>> Begin Given data

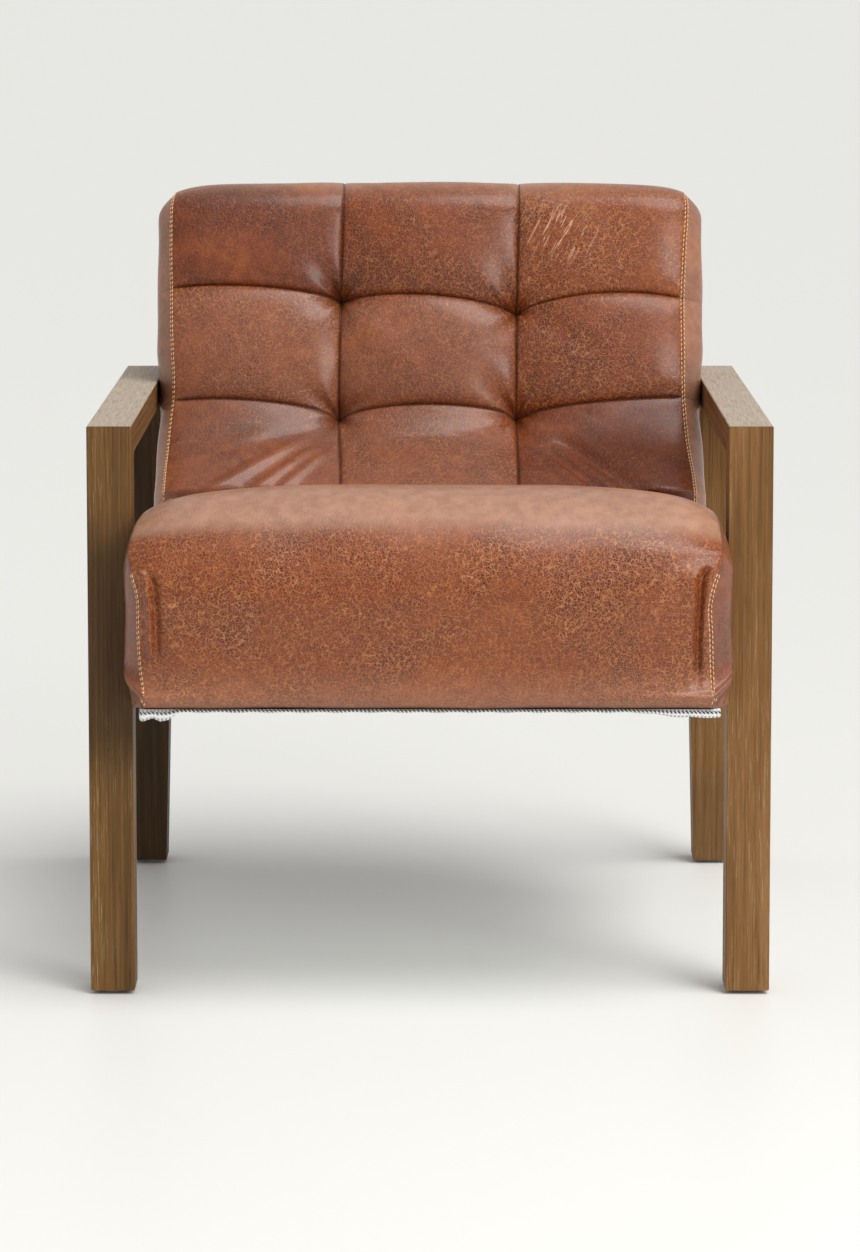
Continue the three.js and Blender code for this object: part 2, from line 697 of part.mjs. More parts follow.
// The origin is under the middle of the whole chair, on the floor.
const bounds = new THREE.Box3().setFromObject(chair, true);
chair.position.set(0, -(bounds.min.y + bounds.max.y) / 2, -bounds.min.z);

export default chair;
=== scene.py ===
"""The looks of an upholstered armchair: a leather seat and a tufted leather back between two oak side frames.

Metres, +Z up, the chair faces -Y. Side outlines are (depth, height): depth is behind the front faces of the
front legs, and height is above the cut ends of the legs.
"""

import json
import math

import bmesh
import bpy
import numpy as np
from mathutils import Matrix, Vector, kdtree

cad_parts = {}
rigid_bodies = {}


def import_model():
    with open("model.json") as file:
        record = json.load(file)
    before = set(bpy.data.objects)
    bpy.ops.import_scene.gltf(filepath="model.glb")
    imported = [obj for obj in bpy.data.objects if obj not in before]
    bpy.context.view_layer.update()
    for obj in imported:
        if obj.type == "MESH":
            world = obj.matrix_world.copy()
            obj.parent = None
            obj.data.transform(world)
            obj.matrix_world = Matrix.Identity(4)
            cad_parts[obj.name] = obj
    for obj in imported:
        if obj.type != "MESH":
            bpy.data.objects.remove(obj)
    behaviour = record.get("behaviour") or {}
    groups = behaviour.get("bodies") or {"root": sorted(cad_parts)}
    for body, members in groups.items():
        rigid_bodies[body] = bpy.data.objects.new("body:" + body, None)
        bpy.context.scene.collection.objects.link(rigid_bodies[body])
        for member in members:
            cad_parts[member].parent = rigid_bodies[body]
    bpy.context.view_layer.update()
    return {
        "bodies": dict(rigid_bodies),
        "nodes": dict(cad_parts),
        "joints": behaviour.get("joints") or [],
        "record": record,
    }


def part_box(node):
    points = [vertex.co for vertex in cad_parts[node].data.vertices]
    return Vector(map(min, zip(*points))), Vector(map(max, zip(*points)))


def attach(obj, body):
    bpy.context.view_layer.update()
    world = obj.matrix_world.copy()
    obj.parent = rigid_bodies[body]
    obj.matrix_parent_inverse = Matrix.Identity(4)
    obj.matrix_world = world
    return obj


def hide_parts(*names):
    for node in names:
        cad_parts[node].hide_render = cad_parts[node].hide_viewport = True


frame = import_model()
bpy.ops.object.select_all(action="DESELECT")
NODES = frame["nodes"]

# ---------------------------------------------------------------- places taken from the frame
LEG_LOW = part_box("front_leg_right")[0]
DEPTH_ZERO = LEG_LOW.y
HEIGHT_ZERO = LEG_LOW.z
ARM_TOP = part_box("arm_right")[1].z
SIDE_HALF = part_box("back_gusset_right")[1].x  # outer face of the leather between the side frames

# ---------------------------------------------------------------- the body's side outline
SEAT_FRONT = (-0.080, 0.299)  # front edge of the underside
SEAT_REAR = 0.310
SEAT_TOP = 0.512  # over depth zero
SEAT_TOP_RAKE = math.radians(8)
SEAT_BASE_RAKE = math.radians(5)
SEAT_FRONT_LEAN = math.radians(5)
NOSE_RADIUS = 0.100
LIP_RADIUS = 0.016

BACK_RAKE = math.radians(18.5)
BACK_DATUM = (0.408, 0.569)
BACK_THICKNESS = 0.135
BACK_RISE = 0.2345
BACK_FRONT_RADIUS = 0.045
BACK_REAR_RADIUS = 0.025
BACK_FOOT_RADIUS = 0.030
LUMBAR_START = -0.055
LUMBAR_RADIUS = 0.100
FLAP_DROP = 0.085
REAR_LEG_RAKE = math.radians(6.4)
JOINT_GAP = 0.0001  # each cushion stands this far off the plane between them
JOINT_BASE_RADIUS = 0.012
JOINT_TOP_RADIUS = 0.006

# ---------------------------------------------------------------- seams
SEAM_HALF = 0.281  # where the side seams lie before they are drawn in or let out
BACK_SEAM_X = 0.095
BACK_SEAM_UPPER = 0.102
BACK_SEAM_LOWER = -0.022
STITCH_PITCH = 0.0052
STITCH_LENGTH = 0.0041
STITCH_RADIUS = 0.00062
STITCH_SLANT = 8.0  # degrees
STITCH_SIDES = 6
# Rings of one stitch: a share of its length from its middle, then its thickness and its rise in radii.
STITCH_RINGS = [(-0.5, 0.55, -0.9), (-0.36, 1.0, 0.1), (0.0, 1.05, 0.45), (0.36, 1.0, 0.1), (0.5, 0.55, -0.9)]
SEAM_THREAD = {"pitch": 0.0044, "length": 0.0027, "radius": 0.0003, "slant": 0.0}
TOPSTITCH_OFFSET = {"left": 0.0013, "right": 0.0017}  # of each row from the seam
SHOULDER_HEIGHT = 0.437  # no topstitching from here, up the seat's front,
SHOULDER_DEPTH = 0.06  # to here, along its top
TOPSTITCH_REAR = 0.30
LIP_OVERRUN = 0.012  # how far stitches run on under the seat
CREASE_OVERRUN = 0.030  # and down behind it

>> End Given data

• **Exercise aim**
Extract the lines from the line with "on the floor." through the line with "obj.parent = None". Keep both of those lines, copy everything exactly, and add nothing.

• **Answer for the task**
// The origin is under the middle of the whole chair, on the floor.
const bounds = new THREE.Box3().setFromObject(chair, true);
chair.position.set(0, -(bounds.min.y + bounds.max.y) / 2, -bounds.min.z);

export default chair;
=== scene.py ===
"""The looks of an upholstered armchair: a leather seat and a tufted leather back between two oak side frames.

Metres, +Z up, the chair faces -Y. Side outlines are (depth, height): depth is behind the front faces of the
front legs, and height is above the cut ends of the legs.
"""

import json
import math

import bmesh
import bpy
import numpy as np
from mathutils import Matrix, Vector, kdtree

cad_parts = {}
rigid_bodies = {}


def import_model():
    with open("model.json") as file:
        record = json.load(file)
    before = set(bpy.data.objects)
    bpy.ops.import_scene.gltf(filepath="model.glb")
    imported = [obj for obj in bpy.data.objects if obj not in before]
    bpy.context.view_layer.update()
    for obj in imported:
        if obj.type == "MESH":
            world = obj.matrix_world.copy()
            obj.parent = None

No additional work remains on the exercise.